:: Exercise prompt ::
Print exactly those lines that run from the beginning of the data to the line bearing "FLANK_GOLD = (0.0, 0.04, 0.13)", inclusive.

:: Dataset excerpt ::
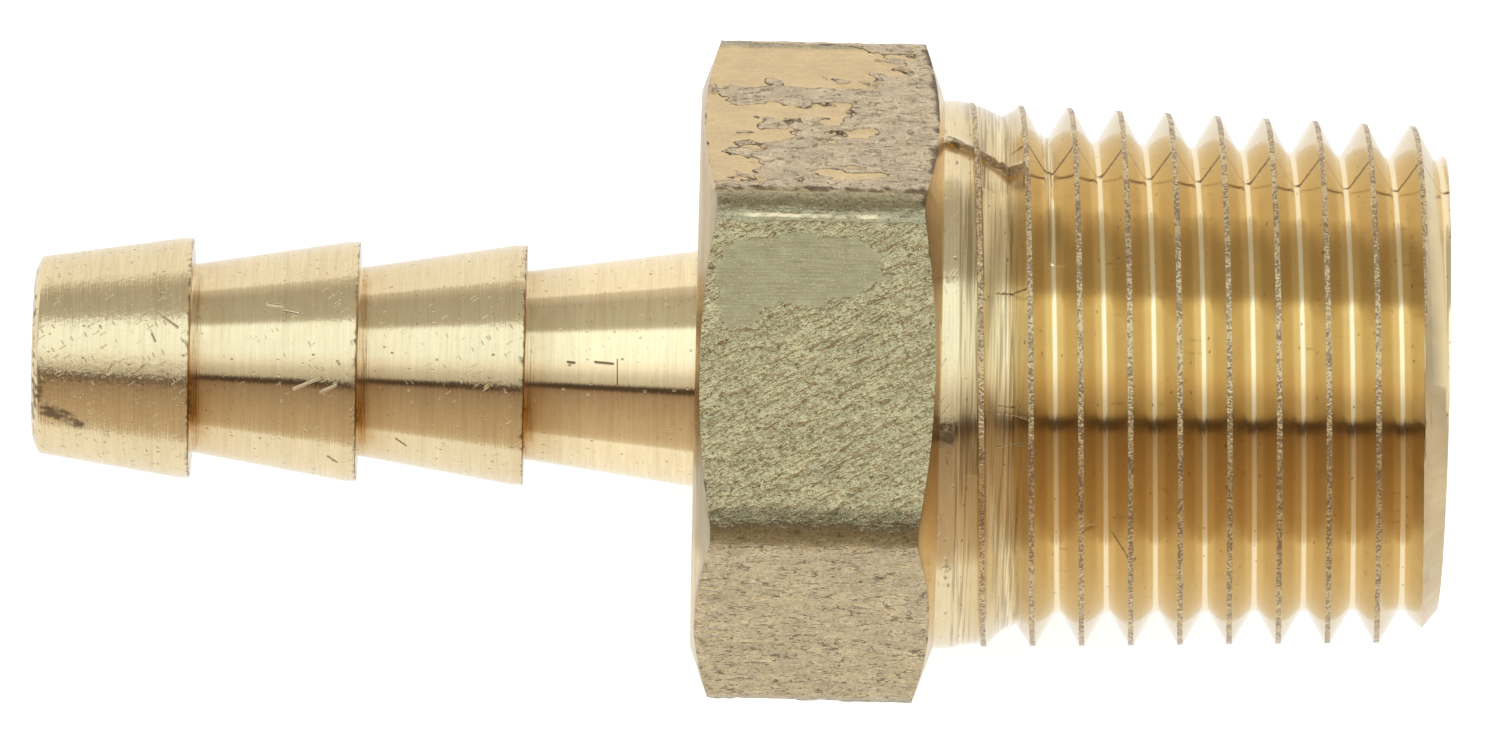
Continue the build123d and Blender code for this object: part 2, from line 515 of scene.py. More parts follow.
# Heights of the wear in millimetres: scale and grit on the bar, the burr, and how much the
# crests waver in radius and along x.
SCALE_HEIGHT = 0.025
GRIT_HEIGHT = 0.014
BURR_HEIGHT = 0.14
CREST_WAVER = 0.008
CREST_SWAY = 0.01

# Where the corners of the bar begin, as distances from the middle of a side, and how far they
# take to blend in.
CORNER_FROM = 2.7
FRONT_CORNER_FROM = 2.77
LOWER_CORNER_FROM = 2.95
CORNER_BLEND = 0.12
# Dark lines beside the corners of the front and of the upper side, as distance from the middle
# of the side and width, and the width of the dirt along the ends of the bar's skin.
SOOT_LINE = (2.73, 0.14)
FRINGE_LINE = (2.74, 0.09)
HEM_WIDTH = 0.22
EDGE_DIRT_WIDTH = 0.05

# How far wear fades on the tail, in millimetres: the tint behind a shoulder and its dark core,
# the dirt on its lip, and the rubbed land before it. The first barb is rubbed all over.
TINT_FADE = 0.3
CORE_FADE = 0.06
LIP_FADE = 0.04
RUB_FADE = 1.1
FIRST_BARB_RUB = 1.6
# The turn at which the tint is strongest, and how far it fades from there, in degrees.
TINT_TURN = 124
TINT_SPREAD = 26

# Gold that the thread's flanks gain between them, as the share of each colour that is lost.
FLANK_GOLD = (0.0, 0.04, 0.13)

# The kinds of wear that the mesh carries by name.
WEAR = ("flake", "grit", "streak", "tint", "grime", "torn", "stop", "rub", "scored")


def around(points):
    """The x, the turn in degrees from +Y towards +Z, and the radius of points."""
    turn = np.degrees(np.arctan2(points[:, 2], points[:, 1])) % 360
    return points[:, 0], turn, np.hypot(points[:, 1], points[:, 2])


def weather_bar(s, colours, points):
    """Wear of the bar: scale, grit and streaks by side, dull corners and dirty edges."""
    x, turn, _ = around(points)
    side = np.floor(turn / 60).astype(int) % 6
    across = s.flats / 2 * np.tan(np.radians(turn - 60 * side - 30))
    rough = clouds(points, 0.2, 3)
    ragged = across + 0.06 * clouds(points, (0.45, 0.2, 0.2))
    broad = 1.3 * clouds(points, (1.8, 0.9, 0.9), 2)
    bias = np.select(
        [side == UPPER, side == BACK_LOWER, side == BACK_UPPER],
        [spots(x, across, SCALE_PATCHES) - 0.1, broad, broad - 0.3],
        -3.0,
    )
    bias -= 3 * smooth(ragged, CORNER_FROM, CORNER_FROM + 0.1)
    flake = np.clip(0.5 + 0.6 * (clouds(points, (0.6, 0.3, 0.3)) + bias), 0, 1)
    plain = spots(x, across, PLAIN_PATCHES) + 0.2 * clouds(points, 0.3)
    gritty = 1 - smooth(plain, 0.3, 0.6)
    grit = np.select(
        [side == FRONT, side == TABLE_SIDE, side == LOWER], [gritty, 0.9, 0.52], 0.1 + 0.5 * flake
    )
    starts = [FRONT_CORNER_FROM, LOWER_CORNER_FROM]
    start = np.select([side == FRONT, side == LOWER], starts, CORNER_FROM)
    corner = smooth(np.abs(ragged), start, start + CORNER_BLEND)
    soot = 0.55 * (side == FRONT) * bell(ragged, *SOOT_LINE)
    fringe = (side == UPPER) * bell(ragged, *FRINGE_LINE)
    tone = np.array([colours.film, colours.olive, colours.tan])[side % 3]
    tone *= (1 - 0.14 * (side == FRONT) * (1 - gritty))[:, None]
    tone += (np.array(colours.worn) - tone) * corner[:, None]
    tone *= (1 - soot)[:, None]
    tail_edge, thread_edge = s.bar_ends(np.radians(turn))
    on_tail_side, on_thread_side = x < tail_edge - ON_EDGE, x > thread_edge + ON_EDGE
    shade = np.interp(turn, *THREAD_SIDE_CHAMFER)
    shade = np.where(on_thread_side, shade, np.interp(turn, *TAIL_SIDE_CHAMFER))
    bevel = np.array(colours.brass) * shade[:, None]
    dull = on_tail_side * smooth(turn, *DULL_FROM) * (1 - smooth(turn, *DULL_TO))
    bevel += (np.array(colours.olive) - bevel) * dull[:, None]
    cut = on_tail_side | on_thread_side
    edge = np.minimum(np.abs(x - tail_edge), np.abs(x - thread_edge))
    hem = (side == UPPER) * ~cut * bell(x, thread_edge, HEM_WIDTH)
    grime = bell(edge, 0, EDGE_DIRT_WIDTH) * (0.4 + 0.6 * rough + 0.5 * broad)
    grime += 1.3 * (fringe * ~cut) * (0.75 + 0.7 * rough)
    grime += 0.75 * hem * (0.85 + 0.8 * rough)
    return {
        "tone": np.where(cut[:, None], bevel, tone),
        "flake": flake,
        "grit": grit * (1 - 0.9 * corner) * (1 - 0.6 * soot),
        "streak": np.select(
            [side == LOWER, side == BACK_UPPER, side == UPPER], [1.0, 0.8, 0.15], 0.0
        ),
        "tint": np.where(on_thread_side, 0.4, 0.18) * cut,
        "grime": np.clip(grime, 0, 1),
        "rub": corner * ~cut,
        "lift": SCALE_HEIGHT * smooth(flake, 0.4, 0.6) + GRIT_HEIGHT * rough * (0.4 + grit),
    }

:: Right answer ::
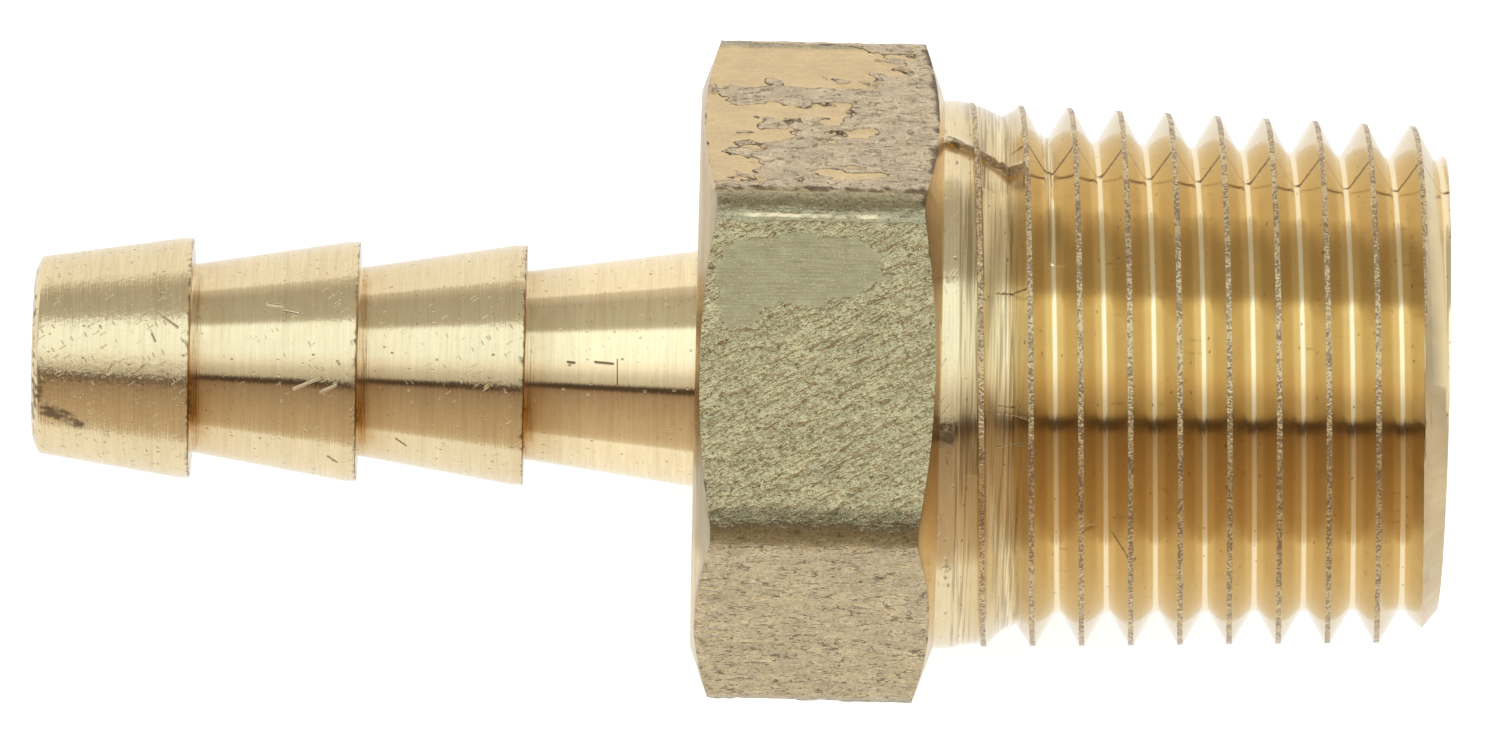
Continue the build123d and Blender code for this object: part 2, from line 515 of scene.py. More parts follow.
# Heights of the wear in millimetres: scale and grit on the bar, the burr, and how much the
# crests waver in radius and along x.
SCALE_HEIGHT = 0.025
GRIT_HEIGHT = 0.014
BURR_HEIGHT = 0.14
CREST_WAVER = 0.008
CREST_SWAY = 0.01

# Where the corners of the bar begin, as distances from the middle of a side, and how far they
# take to blend in.
CORNER_FROM = 2.7
FRONT_CORNER_FROM = 2.77
LOWER_CORNER_FROM = 2.95
CORNER_BLEND = 0.12
# Dark lines beside the corners of the front and of the upper side, as distance from the middle
# of the side and width, and the width of the dirt along the ends of the bar's skin.
SOOT_LINE = (2.73, 0.14)
FRINGE_LINE = (2.74, 0.09)
HEM_WIDTH = 0.22
EDGE_DIRT_WIDTH = 0.05

# How far wear fades on the tail, in millimetres: the tint behind a shoulder and its dark core,
# the dirt on its lip, and the rubbed land before it. The first barb is rubbed all over.
TINT_FADE = 0.3
CORE_FADE = 0.06
LIP_FADE = 0.04
RUB_FADE = 1.1
FIRST_BARB_RUB = 1.6
# The turn at which the tint is strongest, and how far it fades from there, in degrees.
TINT_TURN = 124
TINT_SPREAD = 26

# Gold that the thread's flanks gain between them, as the share of each colour that is lost.
FLANK_GOLD = (0.0, 0.04, 0.13)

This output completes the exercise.